Data excerpts
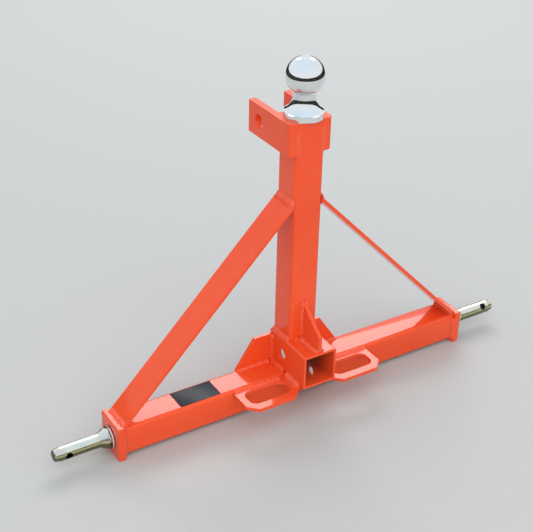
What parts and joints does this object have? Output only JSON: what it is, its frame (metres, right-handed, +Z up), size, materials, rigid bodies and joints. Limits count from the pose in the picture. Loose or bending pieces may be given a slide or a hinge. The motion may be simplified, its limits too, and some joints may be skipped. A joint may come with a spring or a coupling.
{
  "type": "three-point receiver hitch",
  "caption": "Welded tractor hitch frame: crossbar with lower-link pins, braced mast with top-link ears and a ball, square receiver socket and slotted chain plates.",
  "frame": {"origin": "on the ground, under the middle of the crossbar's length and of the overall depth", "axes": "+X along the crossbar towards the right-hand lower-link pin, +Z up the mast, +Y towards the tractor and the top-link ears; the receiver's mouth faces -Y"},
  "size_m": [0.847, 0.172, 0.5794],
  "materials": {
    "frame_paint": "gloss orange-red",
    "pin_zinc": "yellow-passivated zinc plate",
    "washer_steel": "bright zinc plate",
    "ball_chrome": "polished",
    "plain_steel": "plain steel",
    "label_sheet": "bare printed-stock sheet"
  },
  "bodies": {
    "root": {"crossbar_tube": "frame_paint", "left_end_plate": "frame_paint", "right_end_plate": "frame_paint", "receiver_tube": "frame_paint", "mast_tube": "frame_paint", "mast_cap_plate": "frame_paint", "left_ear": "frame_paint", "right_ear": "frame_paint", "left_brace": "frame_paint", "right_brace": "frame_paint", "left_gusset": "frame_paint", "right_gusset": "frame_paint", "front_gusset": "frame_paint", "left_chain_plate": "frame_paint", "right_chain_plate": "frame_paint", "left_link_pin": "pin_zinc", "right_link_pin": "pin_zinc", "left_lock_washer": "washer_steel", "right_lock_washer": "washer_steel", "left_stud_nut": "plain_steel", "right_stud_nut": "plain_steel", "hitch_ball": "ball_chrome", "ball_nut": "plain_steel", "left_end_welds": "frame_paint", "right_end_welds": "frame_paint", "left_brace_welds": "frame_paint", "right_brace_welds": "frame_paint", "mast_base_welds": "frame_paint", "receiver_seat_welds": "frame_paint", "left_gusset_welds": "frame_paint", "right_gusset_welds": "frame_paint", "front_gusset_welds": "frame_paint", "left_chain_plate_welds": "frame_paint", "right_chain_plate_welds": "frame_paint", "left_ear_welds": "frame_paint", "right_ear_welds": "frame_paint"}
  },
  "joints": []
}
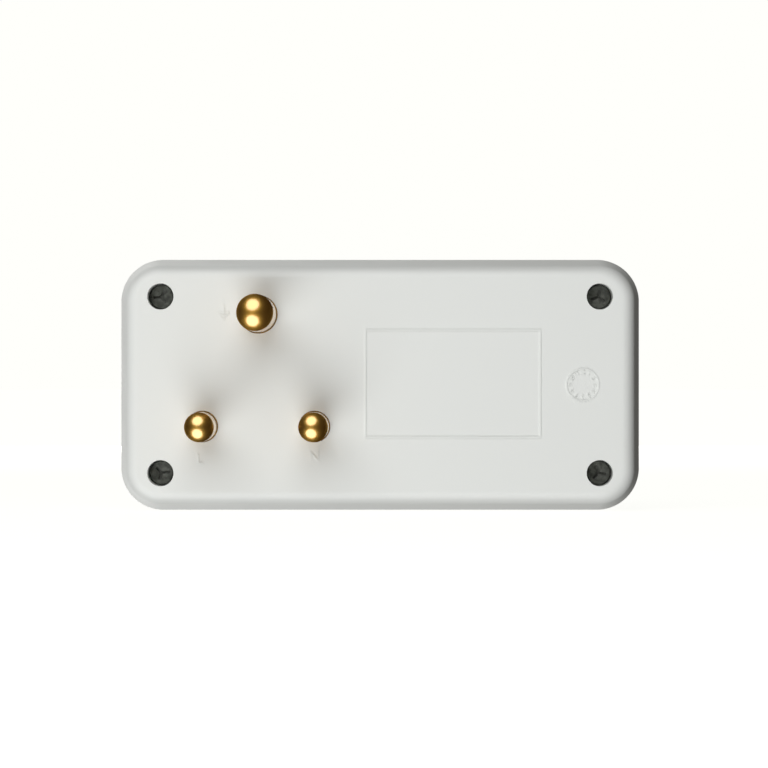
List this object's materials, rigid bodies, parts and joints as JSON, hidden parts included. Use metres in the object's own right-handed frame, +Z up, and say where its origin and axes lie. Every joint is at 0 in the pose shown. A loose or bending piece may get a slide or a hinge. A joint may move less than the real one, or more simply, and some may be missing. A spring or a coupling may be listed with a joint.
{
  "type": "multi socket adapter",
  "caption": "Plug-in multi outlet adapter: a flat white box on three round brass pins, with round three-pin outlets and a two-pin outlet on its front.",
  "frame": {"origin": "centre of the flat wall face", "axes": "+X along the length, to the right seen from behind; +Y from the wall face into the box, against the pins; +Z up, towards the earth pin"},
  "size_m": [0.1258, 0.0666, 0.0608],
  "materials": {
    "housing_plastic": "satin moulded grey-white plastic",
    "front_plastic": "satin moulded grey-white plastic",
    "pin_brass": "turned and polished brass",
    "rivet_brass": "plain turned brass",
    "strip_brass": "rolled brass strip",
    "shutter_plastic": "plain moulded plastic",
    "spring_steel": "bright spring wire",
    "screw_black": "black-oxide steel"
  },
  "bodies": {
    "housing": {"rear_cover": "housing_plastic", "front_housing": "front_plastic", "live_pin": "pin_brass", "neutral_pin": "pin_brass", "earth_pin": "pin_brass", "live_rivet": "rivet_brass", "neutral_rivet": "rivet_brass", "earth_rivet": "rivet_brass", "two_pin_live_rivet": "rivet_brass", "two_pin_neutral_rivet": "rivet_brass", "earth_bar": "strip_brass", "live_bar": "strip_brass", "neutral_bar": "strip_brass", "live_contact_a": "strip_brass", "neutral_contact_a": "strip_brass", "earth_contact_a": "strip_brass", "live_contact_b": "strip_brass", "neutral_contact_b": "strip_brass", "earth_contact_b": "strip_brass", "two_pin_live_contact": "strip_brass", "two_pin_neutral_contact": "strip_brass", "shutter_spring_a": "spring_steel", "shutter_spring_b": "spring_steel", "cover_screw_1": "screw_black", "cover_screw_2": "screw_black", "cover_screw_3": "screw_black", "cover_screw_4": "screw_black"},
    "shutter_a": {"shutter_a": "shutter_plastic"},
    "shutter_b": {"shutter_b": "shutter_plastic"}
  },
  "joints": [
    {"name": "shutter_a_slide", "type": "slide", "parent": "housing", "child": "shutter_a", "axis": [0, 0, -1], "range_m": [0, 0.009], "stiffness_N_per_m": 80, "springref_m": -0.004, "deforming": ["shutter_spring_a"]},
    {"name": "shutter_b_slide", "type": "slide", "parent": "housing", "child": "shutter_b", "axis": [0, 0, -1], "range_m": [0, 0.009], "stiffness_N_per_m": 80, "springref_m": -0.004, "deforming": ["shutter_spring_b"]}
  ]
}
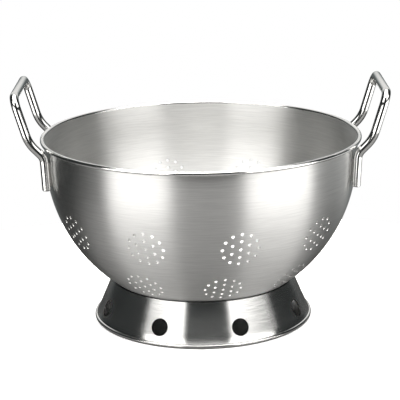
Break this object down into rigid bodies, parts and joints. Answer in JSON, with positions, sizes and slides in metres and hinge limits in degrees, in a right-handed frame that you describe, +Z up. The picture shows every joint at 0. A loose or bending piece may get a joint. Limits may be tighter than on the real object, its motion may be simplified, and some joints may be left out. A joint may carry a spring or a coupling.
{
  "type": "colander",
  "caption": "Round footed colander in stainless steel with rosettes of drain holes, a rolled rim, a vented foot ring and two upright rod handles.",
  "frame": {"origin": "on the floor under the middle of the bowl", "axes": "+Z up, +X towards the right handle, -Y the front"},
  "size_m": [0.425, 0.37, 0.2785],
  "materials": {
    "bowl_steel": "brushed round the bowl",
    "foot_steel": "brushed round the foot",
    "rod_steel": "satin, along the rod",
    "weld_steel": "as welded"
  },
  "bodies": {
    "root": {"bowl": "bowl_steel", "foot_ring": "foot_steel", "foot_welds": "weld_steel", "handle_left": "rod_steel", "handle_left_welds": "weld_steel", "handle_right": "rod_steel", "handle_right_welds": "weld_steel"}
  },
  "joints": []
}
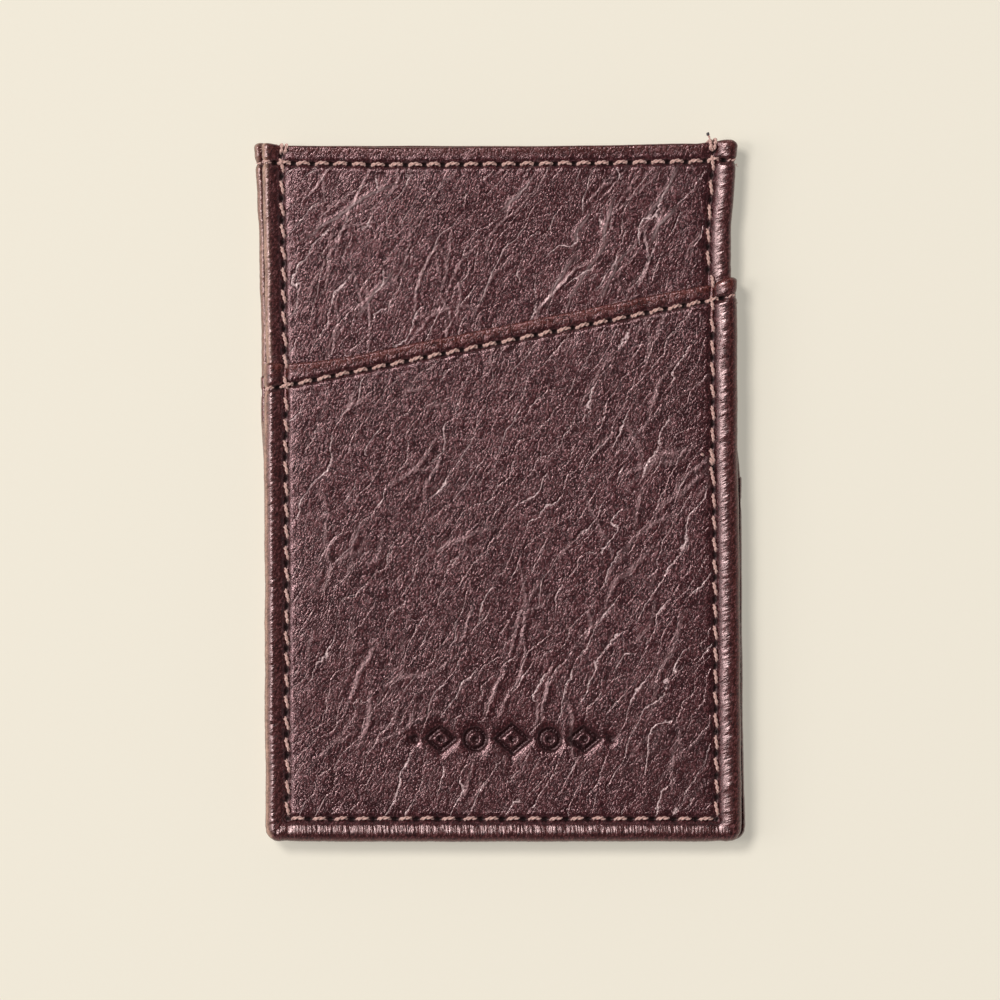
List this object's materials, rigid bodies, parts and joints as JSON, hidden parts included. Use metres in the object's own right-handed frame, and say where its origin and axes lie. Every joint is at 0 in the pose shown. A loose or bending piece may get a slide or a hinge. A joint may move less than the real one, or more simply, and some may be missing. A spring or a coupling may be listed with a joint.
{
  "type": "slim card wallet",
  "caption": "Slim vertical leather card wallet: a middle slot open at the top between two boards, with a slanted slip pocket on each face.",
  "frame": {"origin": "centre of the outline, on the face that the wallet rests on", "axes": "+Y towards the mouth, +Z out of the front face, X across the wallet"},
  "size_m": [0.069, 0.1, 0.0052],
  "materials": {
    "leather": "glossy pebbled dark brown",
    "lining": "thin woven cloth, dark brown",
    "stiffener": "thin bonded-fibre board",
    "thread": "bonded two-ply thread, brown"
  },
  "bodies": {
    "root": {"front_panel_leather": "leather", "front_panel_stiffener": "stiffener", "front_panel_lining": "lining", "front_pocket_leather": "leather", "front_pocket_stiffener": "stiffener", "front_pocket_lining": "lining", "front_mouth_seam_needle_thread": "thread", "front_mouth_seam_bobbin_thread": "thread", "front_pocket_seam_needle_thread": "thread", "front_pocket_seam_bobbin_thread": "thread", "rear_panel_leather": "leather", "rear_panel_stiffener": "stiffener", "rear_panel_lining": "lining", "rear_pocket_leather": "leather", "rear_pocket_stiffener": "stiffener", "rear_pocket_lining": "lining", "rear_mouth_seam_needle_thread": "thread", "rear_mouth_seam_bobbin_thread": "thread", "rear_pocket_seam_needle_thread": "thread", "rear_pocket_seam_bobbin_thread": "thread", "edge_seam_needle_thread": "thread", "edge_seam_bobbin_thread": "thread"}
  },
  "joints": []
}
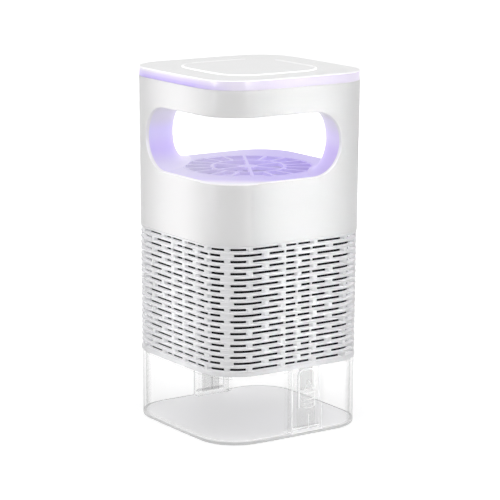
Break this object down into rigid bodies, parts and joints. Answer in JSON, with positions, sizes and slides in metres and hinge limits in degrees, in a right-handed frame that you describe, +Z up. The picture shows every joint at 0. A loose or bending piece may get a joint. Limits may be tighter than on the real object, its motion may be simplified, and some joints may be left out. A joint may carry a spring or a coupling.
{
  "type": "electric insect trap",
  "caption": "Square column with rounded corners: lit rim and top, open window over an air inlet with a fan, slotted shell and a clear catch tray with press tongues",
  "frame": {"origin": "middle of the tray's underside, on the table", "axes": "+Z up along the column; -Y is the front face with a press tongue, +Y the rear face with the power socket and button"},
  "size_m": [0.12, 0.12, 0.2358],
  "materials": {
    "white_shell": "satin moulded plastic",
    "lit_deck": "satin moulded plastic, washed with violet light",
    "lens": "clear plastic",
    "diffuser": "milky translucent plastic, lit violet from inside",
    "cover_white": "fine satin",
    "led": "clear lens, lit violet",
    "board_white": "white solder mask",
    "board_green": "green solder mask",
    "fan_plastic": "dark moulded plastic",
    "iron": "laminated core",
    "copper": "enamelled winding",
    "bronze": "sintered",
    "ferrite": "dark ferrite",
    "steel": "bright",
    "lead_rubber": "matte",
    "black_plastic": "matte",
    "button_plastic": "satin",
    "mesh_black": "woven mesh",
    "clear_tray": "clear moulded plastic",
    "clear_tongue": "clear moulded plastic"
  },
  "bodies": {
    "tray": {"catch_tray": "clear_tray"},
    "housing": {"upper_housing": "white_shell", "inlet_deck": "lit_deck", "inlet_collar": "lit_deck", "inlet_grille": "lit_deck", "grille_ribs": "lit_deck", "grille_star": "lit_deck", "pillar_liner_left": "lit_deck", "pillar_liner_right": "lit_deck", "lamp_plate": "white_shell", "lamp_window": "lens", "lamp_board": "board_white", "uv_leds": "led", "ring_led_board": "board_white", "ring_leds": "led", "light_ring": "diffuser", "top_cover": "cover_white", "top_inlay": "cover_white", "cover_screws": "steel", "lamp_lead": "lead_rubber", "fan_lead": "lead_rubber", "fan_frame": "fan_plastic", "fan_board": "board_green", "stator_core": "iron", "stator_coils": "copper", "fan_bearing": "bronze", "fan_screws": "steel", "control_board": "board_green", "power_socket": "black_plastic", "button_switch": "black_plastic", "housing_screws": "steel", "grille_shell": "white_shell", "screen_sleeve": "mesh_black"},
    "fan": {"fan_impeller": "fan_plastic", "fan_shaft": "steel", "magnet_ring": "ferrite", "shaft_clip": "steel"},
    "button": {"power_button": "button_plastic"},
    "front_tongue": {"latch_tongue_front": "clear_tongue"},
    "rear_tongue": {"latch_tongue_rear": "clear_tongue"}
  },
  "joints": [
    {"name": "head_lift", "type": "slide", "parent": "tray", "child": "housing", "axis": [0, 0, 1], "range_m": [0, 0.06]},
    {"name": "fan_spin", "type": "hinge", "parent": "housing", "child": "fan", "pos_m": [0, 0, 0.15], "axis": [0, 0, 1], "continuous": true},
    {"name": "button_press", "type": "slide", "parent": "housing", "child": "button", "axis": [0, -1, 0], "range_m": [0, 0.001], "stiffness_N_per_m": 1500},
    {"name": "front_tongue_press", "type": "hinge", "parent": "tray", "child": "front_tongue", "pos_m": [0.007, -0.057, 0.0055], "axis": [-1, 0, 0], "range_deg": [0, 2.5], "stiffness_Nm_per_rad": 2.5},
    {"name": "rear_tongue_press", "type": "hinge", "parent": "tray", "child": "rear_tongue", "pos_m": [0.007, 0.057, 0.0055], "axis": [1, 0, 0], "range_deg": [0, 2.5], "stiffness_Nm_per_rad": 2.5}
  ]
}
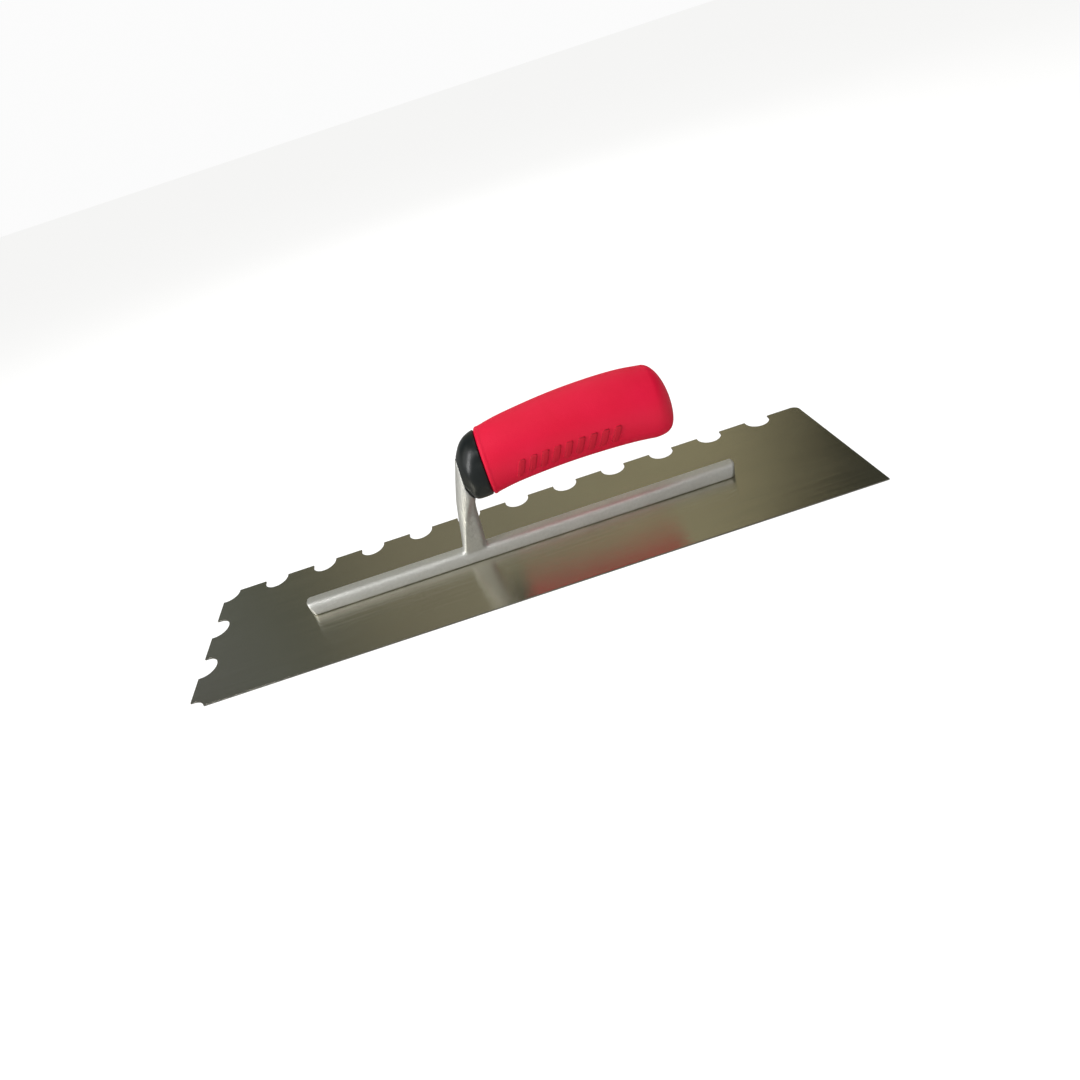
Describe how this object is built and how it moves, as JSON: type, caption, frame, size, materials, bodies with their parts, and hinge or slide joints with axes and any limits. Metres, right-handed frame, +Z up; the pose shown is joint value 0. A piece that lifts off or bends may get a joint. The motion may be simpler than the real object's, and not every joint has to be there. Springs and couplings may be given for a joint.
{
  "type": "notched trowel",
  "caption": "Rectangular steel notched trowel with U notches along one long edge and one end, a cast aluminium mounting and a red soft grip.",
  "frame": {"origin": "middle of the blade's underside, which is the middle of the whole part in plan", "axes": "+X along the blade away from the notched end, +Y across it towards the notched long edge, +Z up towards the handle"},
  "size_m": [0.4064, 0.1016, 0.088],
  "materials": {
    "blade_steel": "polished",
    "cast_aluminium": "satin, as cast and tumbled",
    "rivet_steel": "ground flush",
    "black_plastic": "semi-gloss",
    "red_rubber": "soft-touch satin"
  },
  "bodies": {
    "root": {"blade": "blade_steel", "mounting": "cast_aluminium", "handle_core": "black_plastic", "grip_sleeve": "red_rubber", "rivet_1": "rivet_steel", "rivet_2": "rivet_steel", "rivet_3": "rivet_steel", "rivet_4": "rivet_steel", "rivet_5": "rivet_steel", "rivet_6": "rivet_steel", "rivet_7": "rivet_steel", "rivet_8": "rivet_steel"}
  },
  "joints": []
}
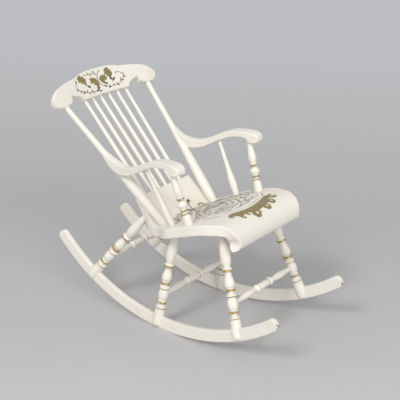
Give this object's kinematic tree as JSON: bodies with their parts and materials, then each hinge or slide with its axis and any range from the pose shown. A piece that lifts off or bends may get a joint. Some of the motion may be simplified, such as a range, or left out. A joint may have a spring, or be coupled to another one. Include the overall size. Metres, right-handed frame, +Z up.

What to do
Show the lines where the word "that" appears in the entries.

Result of this task
Break this object down into rigid bodies, parts and joints. Answer in JSON, with positions, sizes and slides in metres and hinge limits in degrees, in a right-handed frame that you describe, +Z up. The picture shows every joint at 0. A loose or bending piece may get a joint. Limits may be tighter than on the real object, its motion may be simplified, and some joints may be left out. A joint may carry a spring or a coupling.
  "frame": {"origin": "centre of the outline, on the face that the wallet rests on", "axes": "+Y towards the mouth, +Z out of the front face, X across the wallet"},
Break this object down into rigid bodies, parts and joints. Answer in JSON, with positions, sizes and slides in metres and hinge limits in degrees, in a right-handed frame that you describe, +Z up. The picture shows every joint at 0. A loose or bending piece may get a joint. Limits may be tighter than on the real object, its motion may be simplified, and some joints may be left out. A joint may carry a spring or a coupling.
Describe how this object is built and how it moves, as JSON: type, caption, frame, size, materials, bodies with their parts, and hinge or slide joints with axes and any limits. Metres, right-handed frame, +Z up; the pose shown is joint value 0. A piece that lifts off or bends may get a joint. The motion may be simpler than the real object's, and not every joint has to be there. Springs and couplings may be given for a joint.
Give this object's kinematic tree as JSON: bodies with their parts and materials, then each hinge or slide with its axis and any range from the pose shown. A piece that lifts off or bends may get a joint. Some of the motion may be simplified, such as a range, or left out. A joint may have a spring, or be coupled to another one. Include the overall size. Metres, right-handed frame, +Z up.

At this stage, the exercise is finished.